When asked about Trump's probable Democratic opponent Hillary Clinton, Froilan said that he would "like to think she's a good person at some level and even though I think she's trying to work the monster, I don't doubt that she's a monster herself". Like many other people at the protest, Froilan is backing Sanders in the Democratic primary.

WITH CLINTON in control of the Democratic race, Sanders supporters are going to face the decision of whether they will shift allegiance in the name of stopping Trump (or Ted Cruz) in November.

Arias addressed that question in her speech:

I know a lot of people are worried about what's going to happen if Trump is president. I'm afraid of a Trump presidency. I'm also terrified of a Clinton presidency. Hillary Clinton is responsible for building up the wall at the border, for the record number of deportations, for children being sent back to Honduras and being murdered. We need to keep organizing, no matter who is in office. We need to stop the raids. We need to stop the deportations happening right now. That's how we're going to end these attacks."

Despite the differences of opinion about whether to support any Democrat as a lesser evil to Trump, all those who protested on Saturday agreed on the need to continue to take collective action against Trump's promotion of hatred. This sentiment is clearly growing. On the same day as the demonstration in New York City, anti-Trump protesters shut down a highway in Arizona that led to a scheduled Trump rally.

Even before the Chicago protest, there had been disruptions at dozens of Trump rallies for months.
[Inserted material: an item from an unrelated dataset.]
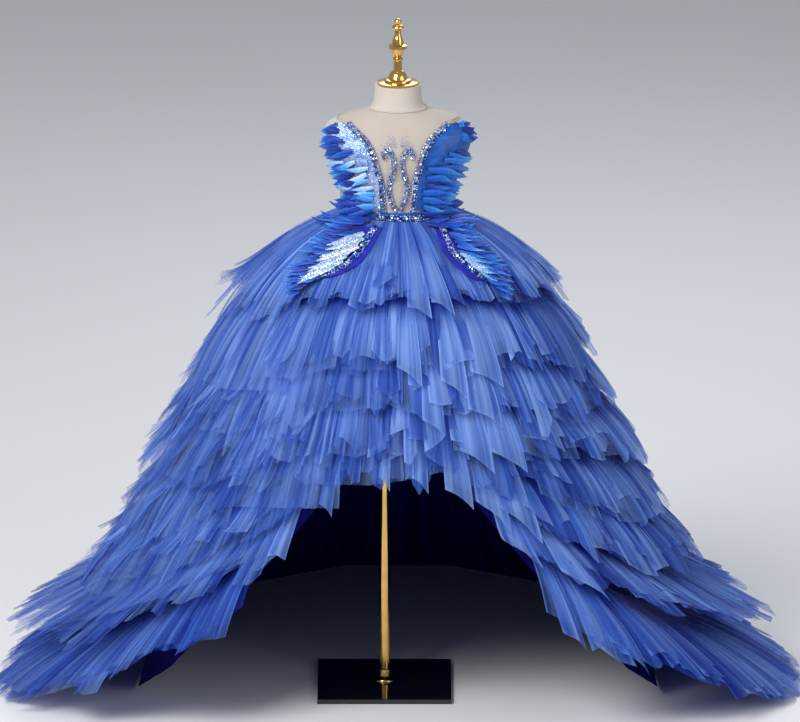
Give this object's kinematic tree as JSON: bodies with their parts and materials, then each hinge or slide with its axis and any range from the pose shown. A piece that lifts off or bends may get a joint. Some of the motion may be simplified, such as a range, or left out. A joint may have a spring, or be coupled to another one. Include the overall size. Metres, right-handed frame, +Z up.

But counter-protests that are hundreds and thousands strong signify a new development.

Diena, a retired home care worker, immigrant from the Dominican Republic and self-identified "revolucionaria," gave voice to the determined resistance that Trump is going to continue to face:

We are seeing violence against immigrants across the world but we feel it here most because there are many immigrants in this country. They say we are criminals but the overwhelming majority of us come to the United States to help our families move forward. My children were born here and have grown up here and I will never leave this country.